People were probably up in arms about it when that change was made, saying, "the fair will never be the same," Froehlich added.
It probably wasn't the same — not the same as it was in 1941 or more than 150 years earlier when the main draw was selling livestock.
But it did survive.
And if the York Fair is to continue its long tradition, organizers are right to again consider changes.
The York Fair board is using a grant from York County Tourism committee to re-examine its mission and make sure it's keeping up with the times.
In addition to upgrading and expanding facilities at the York Expo Center, which hosts the fair, one option on the table is moving the event from September to summer.
Though fair attendance has been down in recent years, Froehlich said that's not the reason for the potential scheduling change.

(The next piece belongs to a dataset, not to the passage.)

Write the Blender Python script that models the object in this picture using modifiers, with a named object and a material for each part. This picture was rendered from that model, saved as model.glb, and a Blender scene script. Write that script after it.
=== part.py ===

But he does make a good case for it.
"In many ways, the fair has become more of an evening and weekend fair, and that's because school's in session," Froehlich said.
School is in session by September, and the York Fair is competing with Friday night football and other weekend sporting events.
Plus, the 4-H clubs children who typically show their animals at the fair might have conflicts with school schedules, he said.
With a summer fair, those kids would be able to show more often, and their friends could stay later during longer daylight hours, which would help concession and ride sales, Froehlich said.
He added college students also would be home for the summer, providing opportunities for them to take advantage of internships or work at the fair.
"I think there's a lot of positives for it," Froehlich said, stating it would be the only way the fair could grow attendance.
Revenue from the Expo Center is split about 50-50 between other events and the York Fair — generating well over $200 million yearly, with more than 150 events throughout the year, he said.
As it is, the fair is generating about a $100 million boost for the local economy.
If organizers think they can improve on that, they should absolutely pursue it.
"America's First Fair" didn't earn that title by resting on its laurels.